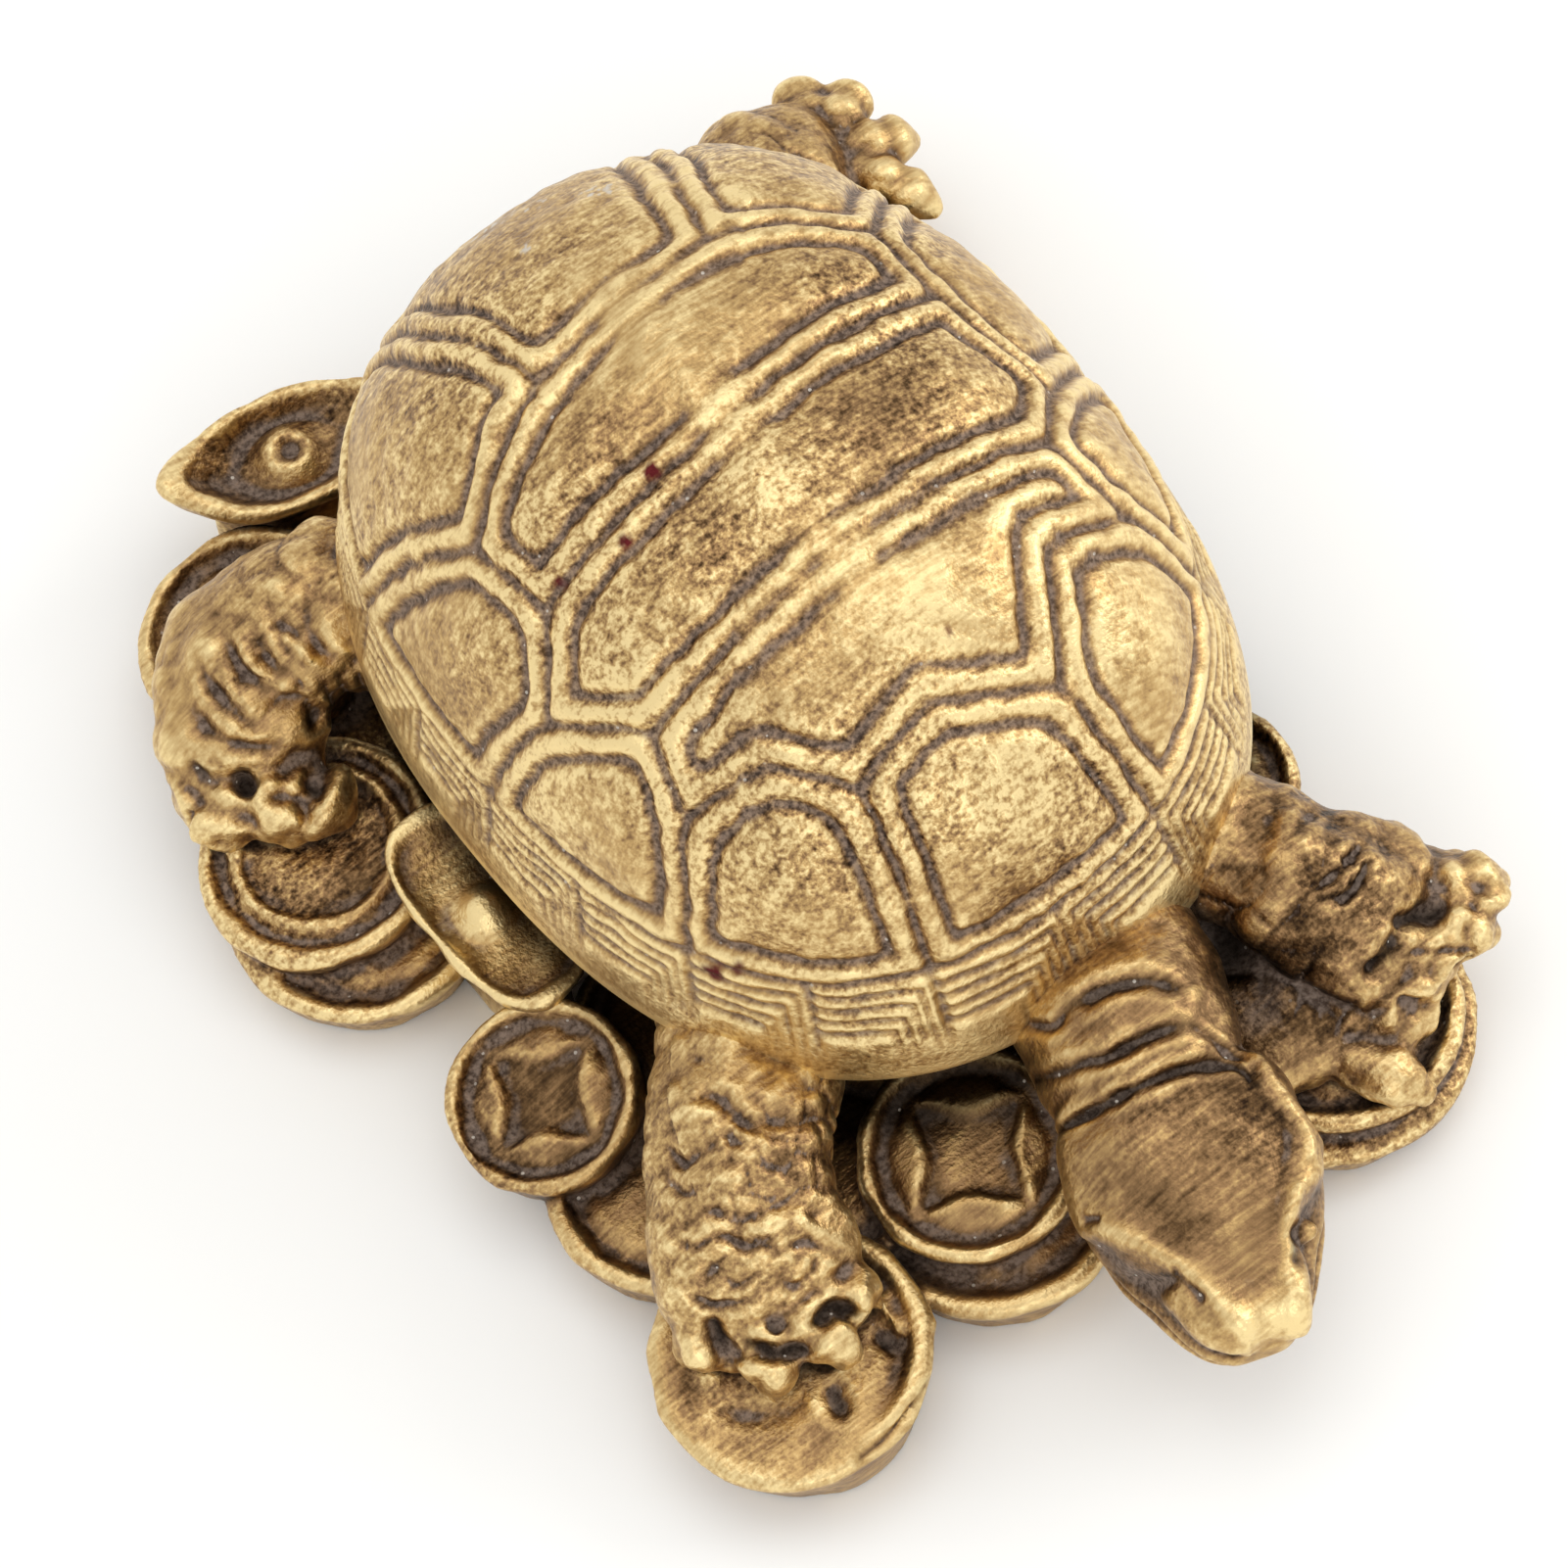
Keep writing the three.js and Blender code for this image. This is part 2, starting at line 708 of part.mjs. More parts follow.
function limbSolid({ path, across, upright }, { sides, steps }) {
  const knots = path.map((place) => new THREE.Vector3(...place));
  const curve = new THREE.CatmullRomCurve3(knots, false, 'centripetal');
  const rings = [];
  for (let i = 0; i <= steps; i += 1) {
    const t = i / steps;
    const centre = curve.getPoint(t);
    const along = curve.getTangent(t);
    const aside = new THREE.Vector3(-along.y, along.x, 0).normalize();
    const up = new THREE.Vector3().crossVectors(along, aside).normalize();
    const halfAcross = valueAlong(across, t);
    const halfUpright = valueAlong(upright, t);
    const ring = [];
    for (let j = 0; j < sides; j += 1) {
      const angle = (j / sides) * 2 * Math.PI;
      const point = centre.clone();
      point.addScaledVector(aside, halfAcross * Math.cos(angle));
      point.addScaledVector(up, halfUpright * Math.sin(angle));
      ring.push(point.toArray());
    }
    rings.push(ring);
  }
  const start = curve.getPoint(0);
  const finish = curve.getPoint(1);
  finish.addScaledVector(curve.getTangent(1), upright[upright.length - 1] * tipBulge);
  return solidOf(skin(rings, start.toArray(), finish.toArray()));
}

function valueAlong(values, t) {
  const place = t * (values.length - 1);
  const i = Math.min(Math.floor(place), values.length - 2);
  return values[i] + (values[i + 1] - values[i]) * (place - i);
}

// A small ball

function ballSolid(centre, radius, columns, rows) {
  const geometry = new THREE.SphereGeometry(radius, columns, rows);
  return solidOf(geometry.rotateX(Math.PI / 2).translate(...centre));
}

// A toe: an arched finger from the joint to a round tip

function toeSolid(joint, tip) {
  const from = new THREE.Vector3(...joint);
  const to = new THREE.Vector3(...tip);
  const path = toe.places.map((share) => {
    const point = from.clone().lerp(to, share);
    point.z += toe.arch * Math.sin(share * Math.PI);
    return point.toArray();
  });
  const across = toe.widths.map((width) => width * toe.radius);
  const upright = across.map((width) => width * toe.flatness);
  return limbSolid({ path, across, upright }, toeGrid);
}

function footSolids({ joint, tips }) {
  return tips.map((tip) => toeSolid(joint, tip));
}

// The head: stations across the turned axis, wide at the skull and blunt at the nose

function headPoint(along, aside) {
  const turn = THREE.MathUtils.degToRad(head.turn);
  const x = head.back[0] - along * Math.sin(turn) + aside * Math.cos(turn);
  const y = head.back[1] - along * Math.cos(turn) - aside * Math.sin(turn);
  return [x, y];
}

function skullSolid() {
  const rings = head.along.map((along, i) => {
    const middle = (head.topHeight[i] + head.chinHeight[i]) / 2;
    const halfHeight = (head.topHeight[i] - head.chinHeight[i]) / 2;
    const ring = [];
    for (let j = 0; j < head.sides; j += 1) {
      const angle = ((j + 0.5) / head.sides) * 2 * Math.PI;
      const [aside, rise] = ovalPoint(angle, head.across[i], halfHeight, head.sidePower);
      ring.push([...headPoint(along, aside), middle + rise]);
    }
    return ring;
  });
  const last = head.along.length - 1;
  const middle = (i) => (head.topHeight[i] + head.chinHeight[i]) / 2;
  const nape = [...headPoint(head.along[0], 0), middle(0)];
  const nose = [...headPoint(head.along[last] + head.noseBulge, 0), middle(last)];
  return solidOf(skin(rings, nape, nose));
}

function headSolids() {
  const placed = ([along, aside, height]) => [...headPoint(along, aside), height];
  const eyes = head.eyes.map((eye) => ballSolid(placed(eye), head.eyeRadius, 6, 4));
  const edges = ridges.map((ridge) => (
    limbSolid({ path: ridge.map(placed), across: ridgeRadii, upright: ridgeRadii }, ridgeGrid)
  ));
  return [skullSolid(), ...eyes, ...edges];
}

// A turned disc, moved and leaned outward

function turnedSolid(profile, matrix) {
  const outline = profile.map(([radius, height]) => new THREE.Vector2(radius, height));
  const lathe = new THREE.LatheGeometry(outline, coinStyle.segments);
  return solidOf(lathe.rotateX(Math.PI / 2).applyMatrix4(matrix));
}

// A coin with a raised rim, its foot a little narrower, leaned outward

function coinSolid({ at, radius, height, lean, toward, star }) {
  const rim = radius * coinStyle.rim;
  const heading = THREE.MathUtils.degToRad(toward);
  const axis = new THREE.Vector3(-Math.sin(heading), Math.cos(heading), 0);
  const matrix = new THREE.Matrix4().makeTranslation(...at);
  matrix.multiply(new THREE.Matrix4().makeRotationAxis(axis, THREE.MathUtils.degToRad(lean)));
  const disc = turnedSolid([
    [0, -height - belowFloor],
    [radius * coinStyle.footShare, -height - belowFloor],
    [radius, -coinStyle.round],
    [radius - coinStyle.round, 0],
    [radius - rim, 0],
    [radius - rim * coinStyle.rimSlope, -coinStyle.rimRise],
    [0, -coinStyle.rimRise],
  ], matrix);
  if (star === undefined) {
    return disc;
  }
  return disc.subtract(solidOf(starGeometry(radius, star).applyMatrix4(matrix)));
}

// A coin of the lower layer, plain, from the floor up

function lowerCoinSolid({ at, radius }) {
  return turnedSolid([
    [0, -at[2] - belowFloor],
    [radius * coinStyle.footShare, -at[2] - belowFloor],
    [radius, -coinStyle.round],
    [radius - coinStyle.round, 0],
    [0, 0],
  ], new THREE.Matrix4().makeTranslation(...at));
}

// The square hole of a coin, with sides that curve in, as a shallow recess

function starGeometry(radius, turn) {
  const points = [];
  for (let i = 0; i < coinStyle.starPoints; i += 1) {
    const reach = radius * (i % 2 === 0 ? coinStyle.starReach : coinStyle.starWaist);
    const angle = THREE.MathUtils.degToRad(turn) + (i / coinStyle.starPoints) * 2 * Math.PI;
    points.push(new THREE.Vector2(reach * Math.cos(angle), reach * Math.sin(angle)));
  }
  const floor = -coinStyle.rimRise - coinStyle.starDepth;
  const options = { depth: coinStyle.starCut, bevelEnabled: false };
  return new THREE.ExtrudeGeometry(new THREE.Shape(points), options).translate(0, 0, floor);
}

// An ingot: a boat with a waisted body, a dished top, upturned tips and a round boss

function ingotSolid(ingot) {
  const inner = 1 - ingot.wall;
  const hull = ingotStyle.hull.map(([long, wide, height, rise]) => (
    boatRing(ingot, long, wide, height * ingot.keel, rise)
  ));
  const dish = ingotStyle.dish.map(([long, wide, height, rise]) => (
    boatRing(ingot, long * inner, wide * inner, height, rise)
  ));
  const matrix = new THREE.Matrix4().makeTranslation(...ingot.at);
  matrix.multiply(new THREE.Matrix4().makeRotationZ(THREE.MathUtils.degToRad(ingot.turn)));
  const heightOf = (rings, i) => rings[i][0][2];
  const body = skin(hull, [0, 0, heightOf(hull, 0)], [0, 0, 0]).applyMatrix4(matrix);
  const hollow = skin(dish, [0, 0, heightOf(dish, 0)], [0, 0, heightOf(dish, 2)]).applyMatrix4(matrix);
  const bossPlace = new THREE.Vector3(0, ingot.bossAside, heightOf(dish, 0)).applyMatrix4(matrix);
  const boss = ballSolid(bossPlace.toArray(), ingot.boss * ingotStyle.bossHeight, 10, 6);
  return solidOf(body).subtract(solidOf(hollow)).add(boss);
}

// One level ring of an ingot: an oval with pinched ends that rise at the tips

function boatRing({ halfLength, halfWidth, power, pinch, tipRise }, long, wide, height, rise) {
  const ring = [];
  for (let j = 0; j < ingotStyle.sides; j += 1) {
    const angle = (j / ingotStyle.sides) * 2 * Math.PI;
    const end = Math.abs(Math.cos(angle)) ** ingotStyle.tipPower;
    const [x, y] = ovalPoint(angle, halfLength * long, halfWidth * wide, power);
    ring.push([x, y * (1 - pinch * end), height + tipRise * rise * end]);
  }
  return ring;
}

// Everything above the floor, as one casting

function turtleSolid() {
  const pieces = [
    solidOf(shellGeometry()),
    bellySolid(),
    limbSolid(neck, neckGrid),
    ...headSolids(),
    ...Object.values(limbs).map((limb) => limbSolid(limb, limbGrid)),
    ...Object.values(feet).flatMap(footSolids),
    limbSolid(thumbClaw, toeGrid),
    ...coins.map(coinSolid),
    ...lowerCoins.map(lowerCoinSolid),
    ...ingots.map(ingotSolid),
  ];
  const block = new THREE.BoxGeometry(above.width, above.width, above.height);
  return joinAll(pieces).intersect(solidOf(block.translate(0, 0, above.height / 2)));
}

const brass = new THREE.MeshStandardMaterial({ color: 0xb8924a, roughness: 0.45, metalness: 1 });
const turtle = new THREE.Mesh(geometryOf(turtleSolid()), brass);
turtle.name = 'turtle';

const model = new THREE.Group();
model.add(turtle);

export default model;
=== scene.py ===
import bpy
import numpy as np
from mathutils import Matrix


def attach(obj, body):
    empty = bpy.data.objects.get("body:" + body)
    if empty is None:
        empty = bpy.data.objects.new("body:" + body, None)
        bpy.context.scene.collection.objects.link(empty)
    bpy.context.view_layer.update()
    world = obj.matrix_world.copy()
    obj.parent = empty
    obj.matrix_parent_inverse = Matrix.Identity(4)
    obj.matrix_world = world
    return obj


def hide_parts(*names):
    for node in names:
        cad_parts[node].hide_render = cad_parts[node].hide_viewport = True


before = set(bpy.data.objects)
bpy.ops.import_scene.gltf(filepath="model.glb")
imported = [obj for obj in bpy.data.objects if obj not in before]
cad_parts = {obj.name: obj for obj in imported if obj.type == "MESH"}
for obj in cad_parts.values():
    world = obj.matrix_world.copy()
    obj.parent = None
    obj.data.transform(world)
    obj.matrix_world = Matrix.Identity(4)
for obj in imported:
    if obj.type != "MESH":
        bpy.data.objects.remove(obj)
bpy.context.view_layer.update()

# Everything is worked out in millimetres, in the frame of the model: +Z up, the head towards -Y, the
# turtle's left side at +X. Points become metres when they go into a mesh.
mm = 0.001


# camera

camera = {
    "azimuth": -22.0, "elevation": 63.0, "roll": -16.0,
    "distance": 435.0,            # mm from the middle of the shell's rim plane
    "pixelsPerMm": 26.0, "framePixels": 1601, "sensor": 36.0,
    "aim": [-0.29, -5.87],        # middle of the picture, mm to the right of and above the rim's middle
    "rimMiddle": [0.0, 0.0, 10.0],
}


def cameraAxes():
    # right, up and backward directions: azimuth about Z, then elevation, then the roll about the view
    a, e, r = np.radians([camera["azimuth"], camera["elevation"], camera["roll"]])
    right = np.array([np.cos(a), np.sin(a), 0.0])
    back = np.array([np.sin(a) * np.cos(e), -np.cos(a) * np.cos(e), np.sin(e)])
    up = np.cross(back, right)
    return np.cos(r) * right + np.sin(r) * up, np.cos(r) * up - np.sin(r) * right, back


def placeCamera():
    # at the aim point plus the distance backward; a lens of f mm at the distance d shows a millimetre as
    # f / d * frame / sensor pixels
    right, up, back = cameraAxes()
    aside, above = camera["aim"]
    place = np.array(camera["rimMiddle"]) + aside * right + above * up + camera["distance"] * back
    data = bpy.data.cameras.new("camera")
    data.sensor_width = camera["sensor"]
    data.lens = camera["pixelsPerMm"] * camera["distance"] / camera["framePixels"] * camera["sensor"]
    obj = bpy.data.objects.new("camera", data)
    bpy.context.scene.collection.objects.link(obj)
    turned = Matrix(np.column_stack([right, up, back]).tolist()).to_4x4()
    obj.matrix_world = Matrix.Translation((place * mm).tolist()) @ turned
    bpy.context.scene.camera = obj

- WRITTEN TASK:
Repeat exactly, and only, the lines from the one containing "const brass = new" through the one containing "in imported if", both included.

- COMPLETE ANSWER:
const brass = new THREE.MeshStandardMaterial({ color: 0xb8924a, roughness: 0.45, metalness: 1 });
const turtle = new THREE.Mesh(geometryOf(turtleSolid()), brass);
turtle.name = 'turtle';

const model = new THREE.Group();
model.add(turtle);

export default model;
=== scene.py ===
import bpy
import numpy as np
from mathutils import Matrix


def attach(obj, body):
    empty = bpy.data.objects.get("body:" + body)
    if empty is None:
        empty = bpy.data.objects.new("body:" + body, None)
        bpy.context.scene.collection.objects.link(empty)
    bpy.context.view_layer.update()
    world = obj.matrix_world.copy()
    obj.parent = empty
    obj.matrix_parent_inverse = Matrix.Identity(4)
    obj.matrix_world = world
    return obj


def hide_parts(*names):
    for node in names:
        cad_parts[node].hide_render = cad_parts[node].hide_viewport = True


before = set(bpy.data.objects)
bpy.ops.import_scene.gltf(filepath="model.glb")
imported = [obj for obj in bpy.data.objects if obj not in before]
cad_parts = {obj.name: obj for obj in imported if obj.type == "MESH"}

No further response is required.